▸ Supplied information
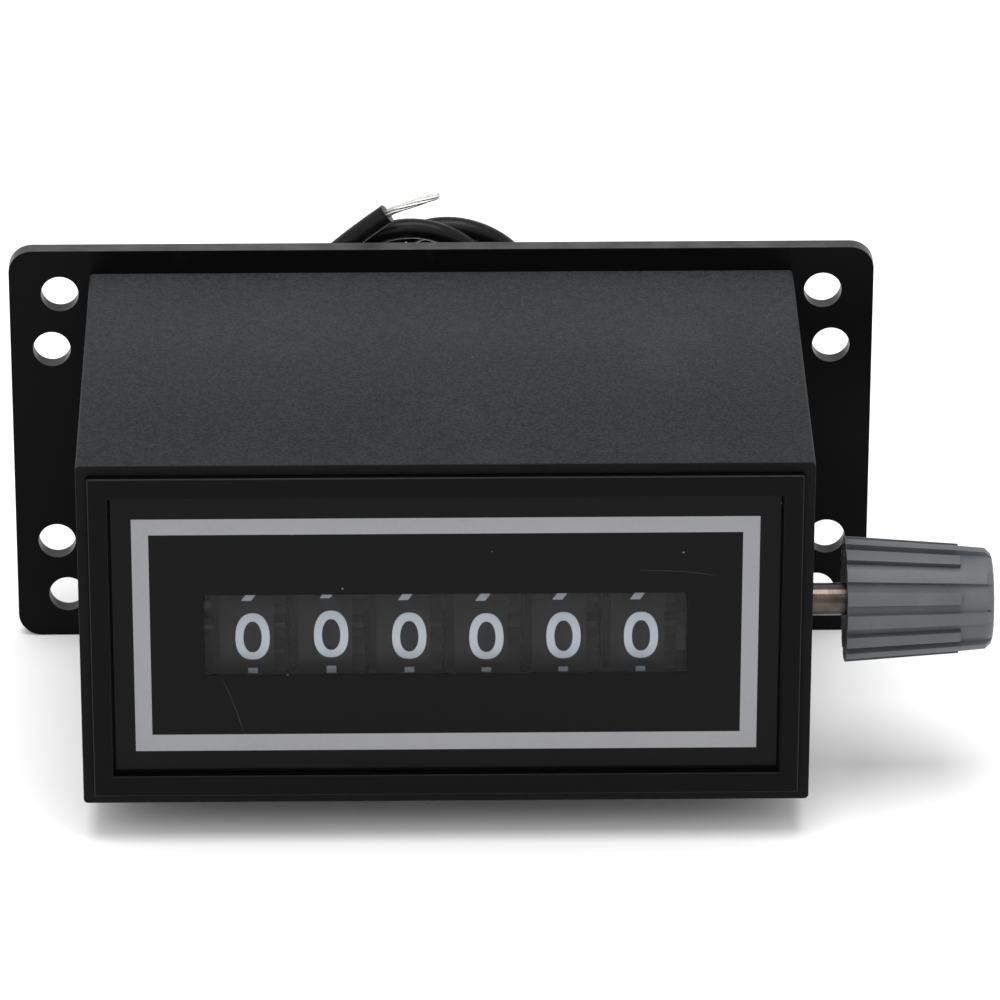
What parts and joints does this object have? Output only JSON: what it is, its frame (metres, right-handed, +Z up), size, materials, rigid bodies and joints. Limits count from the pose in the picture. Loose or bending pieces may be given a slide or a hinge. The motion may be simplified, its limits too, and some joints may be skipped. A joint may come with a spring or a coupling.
{
  "type": "electromechanical impulse counter",
  "caption": "Black box-shaped impulse counter with number wheels behind a window, a ribbed side reset knob, a drilled rear mounting plate and two wire leads",
  "frame": {"origin": "centre of the mounting plate's rear face, where the plate meets a panel", "axes": "+X towards the reset knob, +Y out of the back of the plate, +Z up; the figures face -Y"},
  "size_m": [0.1134, 0.0703, 0.0565],
  "materials": {
    "plate": "gloss black enamel on steel",
    "case": "fine spark-eroded texture",
    "bezel": "satin",
    "panel": "gloss, with a printed silver-grey border",
    "window": "clear acrylic",
    "wheel": "satin moulded, white figures",
    "nylon": "natural nylon",
    "steel": "zinc plated",
    "nickel": "nickel plated",
    "brass": "turned",
    "winding": "taped magnet wire",
    "knob": "satin moulded grey",
    "screw": "black zinc",
    "grommet": "moulded",
    "lead": "satin extruded sleeve",
    "tie": "moulded nylon",
    "tinned": "tinned stranded copper"
  },
  "bodies": {
    "housing": {"mounting_plate": "plate", "case_shell": "case", "front_bezel": "bezel", "face_panel": "panel", "window_lens": "window", "left_side_plate": "steel", "right_side_plate": "steel", "tie_bars": "steel", "pinion_shaft": "steel", "verge_pin": "steel", "solenoid_yoke": "steel", "solenoid_core": "steel", "coil_bobbin": "nylon", "coil_winding": "winding", "return_spring": "steel", "shaft_bush": "brass", "case_screws": "screw", "frame_screws": "screw", "lead_grommet": "grommet", "lead_hank": "lead", "hank_tie": "tie", "lead_a_exit": "lead", "lead_b_exit": "lead", "lead_a_end": "lead", "lead_b_end": "lead", "lead_a_tip": "tinned", "lead_b_tip": "tinned"},
    "hundred_thousands_wheel": {"number_wheel_1": "wheel", "reset_pawl_1": "steel"},
    "ten_thousands_wheel": {"number_wheel_2": "wheel", "reset_pawl_2": "steel"},
    "thousands_wheel": {"number_wheel_3": "wheel", "reset_pawl_3": "steel"},
    "hundreds_wheel": {"number_wheel_4": "wheel", "reset_pawl_4": "steel"},
    "tens_wheel": {"number_wheel_5": "wheel", "reset_pawl_5": "steel"},
    "units_wheel": {"number_wheel_6": "wheel", "reset_pawl_6": "steel", "ratchet_wheel": "nylon"},
    "transfer_pinion_body_1": {"transfer_pinion_1": "nylon"},
    "transfer_pinion_body_2": {"transfer_pinion_2": "nylon"},
    "transfer_pinion_body_3": {"transfer_pinion_3": "nylon"},
    "transfer_pinion_body_4": {"transfer_pinion_4": "nylon"},
    "transfer_pinion_body_5": {"transfer_pinion_5": "nylon"},
    "reset": {"reset_shaft": "nickel", "shaft_clips": "steel", "reset_knob": "knob", "knob_insert": "brass"},
    "armature": {"armature": "steel", "verge": "steel"}
  },
  "joints": [
    {"name": "hundred_thousands_turn", "type": "hinge", "parent": "housing", "child": "hundred_thousands_wheel", "pos_m": [-0.02206, -0.0393, -0.00165], "axis": [-1, 0, 0], "continuous": true},
    {"name": "ten_thousands_turn", "type": "hinge", "parent": "housing", "child": "ten_thousands_wheel", "pos_m": [-0.01324, -0.0393, -0.00165], "axis": [-1, 0, 0], "continuous": true},
    {"name": "thousands_turn", "type": "hinge", "parent": "housing", "child": "thousands_wheel", "pos_m": [-0.00441, -0.0393, -0.00165], "axis": [-1, 0, 0], "continuous": true},
    {"name": "hundreds_turn", "type": "hinge", "parent": "housing", "child": "hundreds_wheel", "pos_m": [0.00441, -0.0393, -0.00165], "axis": [-1, 0, 0], "continuous": true},
    {"name": "tens_turn", "type": "hinge", "parent": "housing", "child": "tens_wheel", "pos_m": [0.01324, -0.0393, -0.00165], "axis": [-1, 0, 0], "continuous": true},
    {"name": "units_turn", "type": "hinge", "parent": "housing", "child": "units_wheel", "pos_m": [0.02206, -0.0393, -0.00165], "axis": [-1, 0, 0], "continuous": true},
    {"name": "transfer_pinion_turn_1", "type": "hinge", "parent": "housing", "child": "transfer_pinion_body_1", "pos_m": [-0.01804, -0.02922, -0.01011], "axis": [-1, 0, 0], "continuous": true},
    {"name": "transfer_pinion_turn_2", "type": "hinge", "parent": "housing", "child": "transfer_pinion_body_2", "pos_m": [-0.00921, -0.02922, -0.01011], "axis": [-1, 0, 0], "continuous": true},
    {"name": "transfer_pinion_turn_3", "type": "hinge", "parent": "housing", "child": "transfer_pinion_body_3", "pos_m": [-0.00039, -0.02922, -0.01011], "axis": [-1, 0, 0], "continuous": true},
    {"name": "transfer_pinion_turn_4", "type": "hinge", "parent": "housing", "child": "transfer_pinion_body_4", "pos_m": [0.00844, -0.02922, -0.01011], "axis": [-1, 0, 0], "continuous": true},
    {"name": "transfer_pinion_turn_5", "type": "hinge", "parent": "housing", "child": "transfer_pinion_body_5", "pos_m": [0.01726, -0.02922, -0.01011], "axis": [-1, 0, 0], "continuous": true},
    {"name": "reset_turn", "type": "hinge", "parent": "housing", "child": "reset", "pos_m": [0.05, -0.0393, -0.00165], "axis": [-1, 0, 0], "continuous": true},
    {"name": "armature_pull", "type": "hinge", "parent": "housing", "child": "armature", "pos_m": [0.012, -0.025, -0.00165], "axis": [-1, 0, 0], "range_deg": [0, 5], "stiffness_Nm_per_rad": 0.02, "springref_deg": -5.73, "deforming": ["return_spring"]}
  ],
  "couplings": [
    {"joint": "hundred_thousands_turn", "follows": "units_turn", "ratio": 0.00001},
    {"joint": "ten_thousands_turn", "follows": "units_turn", "ratio": 0.0001},
    {"joint": "thousands_turn", "follows": "units_turn", "ratio": 0.001},
    {"joint": "hundreds_turn", "follows": "units_turn", "ratio": 0.01},
    {"joint": "tens_turn", "follows": "units_turn", "ratio": 0.1},
    {"joint": "transfer_pinion_turn_1", "follows": "units_turn", "ratio": -0.000025},
    {"joint": "transfer_pinion_turn_2", "follows": "units_turn", "ratio": -0.00025},
    {"joint": "transfer_pinion_turn_3", "follows": "units_turn", "ratio": -0.0025},
    {"joint": "transfer_pinion_turn_4", "follows": "units_turn", "ratio": -0.025},
    {"joint": "transfer_pinion_turn_5", "follows": "units_turn", "ratio": -0.25}
  ]
}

▸ Prompt
Restate the listing above word for word.

▸ The result
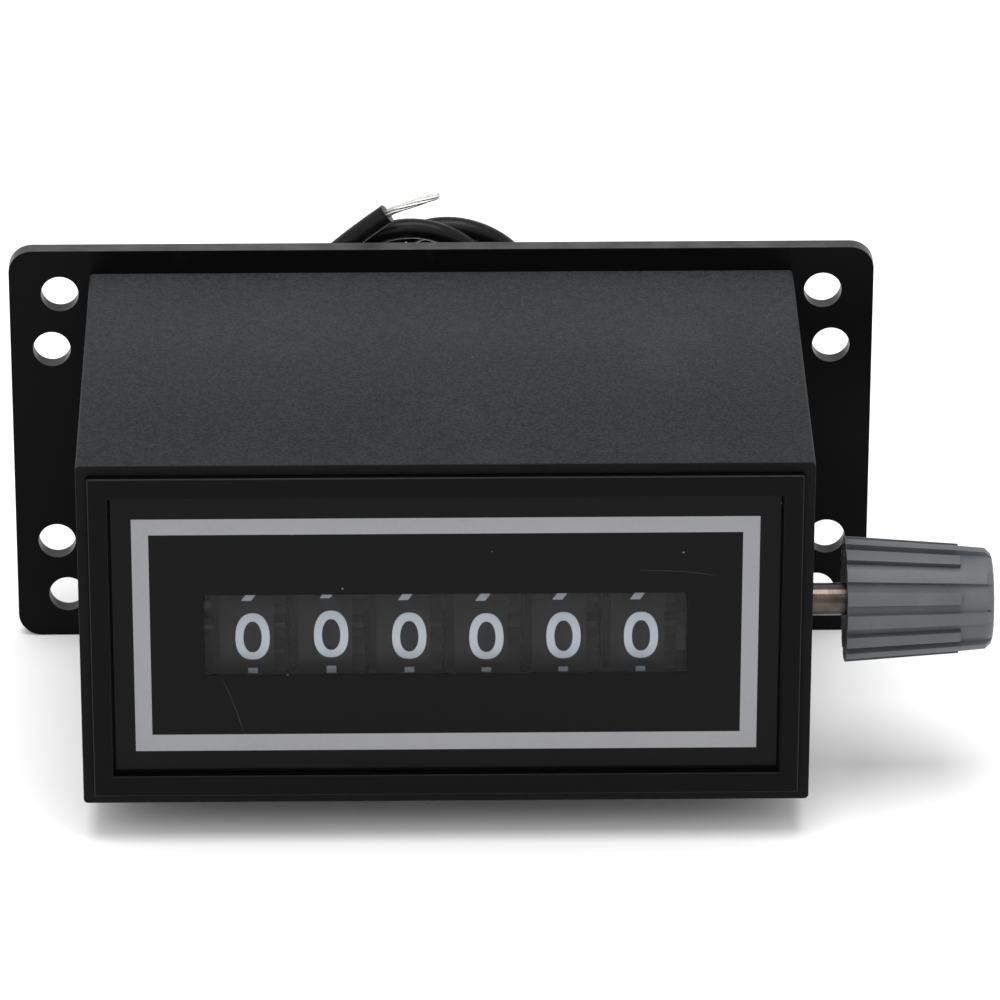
What parts and joints does this object have? Output only JSON: what it is, its frame (metres, right-handed, +Z up), size, materials, rigid bodies and joints. Limits count from the pose in the picture. Loose or bending pieces may be given a slide or a hinge. The motion may be simplified, its limits too, and some joints may be skipped. A joint may come with a spring or a coupling.
{
  "type": "electromechanical impulse counter",
  "caption": "Black box-shaped impulse counter with number wheels behind a window, a ribbed side reset knob, a drilled rear mounting plate and two wire leads",
  "frame": {"origin": "centre of the mounting plate's rear face, where the plate meets a panel", "axes": "+X towards the reset knob, +Y out of the back of the plate, +Z up; the figures face -Y"},
  "size_m": [0.1134, 0.0703, 0.0565],
  "materials": {
    "plate": "gloss black enamel on steel",
    "case": "fine spark-eroded texture",
    "bezel": "satin",
    "panel": "gloss, with a printed silver-grey border",
    "window": "clear acrylic",
    "wheel": "satin moulded, white figures",
    "nylon": "natural nylon",
    "steel": "zinc plated",
    "nickel": "nickel plated",
    "brass": "turned",
    "winding": "taped magnet wire",
    "knob": "satin moulded grey",
    "screw": "black zinc",
    "grommet": "moulded",
    "lead": "satin extruded sleeve",
    "tie": "moulded nylon",
    "tinned": "tinned stranded copper"
  },
  "bodies": {
    "housing": {"mounting_plate": "plate", "case_shell": "case", "front_bezel": "bezel", "face_panel": "panel", "window_lens": "window", "left_side_plate": "steel", "right_side_plate": "steel", "tie_bars": "steel", "pinion_shaft": "steel", "verge_pin": "steel", "solenoid_yoke": "steel", "solenoid_core": "steel", "coil_bobbin": "nylon", "coil_winding": "winding", "return_spring": "steel", "shaft_bush": "brass", "case_screws": "screw", "frame_screws": "screw", "lead_grommet": "grommet", "lead_hank": "lead", "hank_tie": "tie", "lead_a_exit": "lead", "lead_b_exit": "lead", "lead_a_end": "lead", "lead_b_end": "lead", "lead_a_tip": "tinned", "lead_b_tip": "tinned"},
    "hundred_thousands_wheel": {"number_wheel_1": "wheel", "reset_pawl_1": "steel"},
    "ten_thousands_wheel": {"number_wheel_2": "wheel", "reset_pawl_2": "steel"},
    "thousands_wheel": {"number_wheel_3": "wheel", "reset_pawl_3": "steel"},
    "hundreds_wheel": {"number_wheel_4": "wheel", "reset_pawl_4": "steel"},
    "tens_wheel": {"number_wheel_5": "wheel", "reset_pawl_5": "steel"},
    "units_wheel": {"number_wheel_6": "wheel", "reset_pawl_6": "steel", "ratchet_wheel": "nylon"},
    "transfer_pinion_body_1": {"transfer_pinion_1": "nylon"},
    "transfer_pinion_body_2": {"transfer_pinion_2": "nylon"},
    "transfer_pinion_body_3": {"transfer_pinion_3": "nylon"},
    "transfer_pinion_body_4": {"transfer_pinion_4": "nylon"},
    "transfer_pinion_body_5": {"transfer_pinion_5": "nylon"},
    "reset": {"reset_shaft": "nickel", "shaft_clips": "steel", "reset_knob": "knob", "knob_insert": "brass"},
    "armature": {"armature": "steel", "verge": "steel"}
  },
  "joints": [
    {"name": "hundred_thousands_turn", "type": "hinge", "parent": "housing", "child": "hundred_thousands_wheel", "pos_m": [-0.02206, -0.0393, -0.00165], "axis": [-1, 0, 0], "continuous": true},
    {"name": "ten_thousands_turn", "type": "hinge", "parent": "housing", "child": "ten_thousands_wheel", "pos_m": [-0.01324, -0.0393, -0.00165], "axis": [-1, 0, 0], "continuous": true},
    {"name": "thousands_turn", "type": "hinge", "parent": "housing", "child": "thousands_wheel", "pos_m": [-0.00441, -0.0393, -0.00165], "axis": [-1, 0, 0], "continuous": true},
    {"name": "hundreds_turn", "type": "hinge", "parent": "housing", "child": "hundreds_wheel", "pos_m": [0.00441, -0.0393, -0.00165], "axis": [-1, 0, 0], "continuous": true},
    {"name": "tens_turn", "type": "hinge", "parent": "housing", "child": "tens_wheel", "pos_m": [0.01324, -0.0393, -0.00165], "axis": [-1, 0, 0], "continuous": true},
    {"name": "units_turn", "type": "hinge", "parent": "housing", "child": "units_wheel", "pos_m": [0.02206, -0.0393, -0.00165], "axis": [-1, 0, 0], "continuous": true},
    {"name": "transfer_pinion_turn_1", "type": "hinge", "parent": "housing", "child": "transfer_pinion_body_1", "pos_m": [-0.01804, -0.02922, -0.01011], "axis": [-1, 0, 0], "continuous": true},
    {"name": "transfer_pinion_turn_2", "type": "hinge", "parent": "housing", "child": "transfer_pinion_body_2", "pos_m": [-0.00921, -0.02922, -0.01011], "axis": [-1, 0, 0], "continuous": true},
    {"name": "transfer_pinion_turn_3", "type": "hinge", "parent": "housing", "child": "transfer_pinion_body_3", "pos_m": [-0.00039, -0.02922, -0.01011], "axis": [-1, 0, 0], "continuous": true},
    {"name": "transfer_pinion_turn_4", "type": "hinge", "parent": "housing", "child": "transfer_pinion_body_4", "pos_m": [0.00844, -0.02922, -0.01011], "axis": [-1, 0, 0], "continuous": true},
    {"name": "transfer_pinion_turn_5", "type": "hinge", "parent": "housing", "child": "transfer_pinion_body_5", "pos_m": [0.01726, -0.02922, -0.01011], "axis": [-1, 0, 0], "continuous": true},
    {"name": "reset_turn", "type": "hinge", "parent": "housing", "child": "reset", "pos_m": [0.05, -0.0393, -0.00165], "axis": [-1, 0, 0], "continuous": true},
    {"name": "armature_pull", "type": "hinge", "parent": "housing", "child": "armature", "pos_m": [0.012, -0.025, -0.00165], "axis": [-1, 0, 0], "range_deg": [0, 5], "stiffness_Nm_per_rad": 0.02, "springref_deg": -5.73, "deforming": ["return_spring"]}
  ],
  "couplings": [
    {"joint": "hundred_thousands_turn", "follows": "units_turn", "ratio": 0.00001},
    {"joint": "ten_thousands_turn", "follows": "units_turn", "ratio": 0.0001},
    {"joint": "thousands_turn", "follows": "units_turn", "ratio": 0.001},
    {"joint": "hundreds_turn", "follows": "units_turn", "ratio": 0.01},
    {"joint": "tens_turn", "follows": "units_turn", "ratio": 0.1},
    {"joint": "transfer_pinion_turn_1", "follows": "units_turn", "ratio": -0.000025},
    {"joint": "transfer_pinion_turn_2", "follows": "units_turn", "ratio": -0.00025},
    {"joint": "transfer_pinion_turn_3", "follows": "units_turn", "ratio": -0.0025},
    {"joint": "transfer_pinion_turn_4", "follows": "units_turn", "ratio": -0.025},
    {"joint": "transfer_pinion_turn_5", "follows": "units_turn", "ratio": -0.25}
  ]
}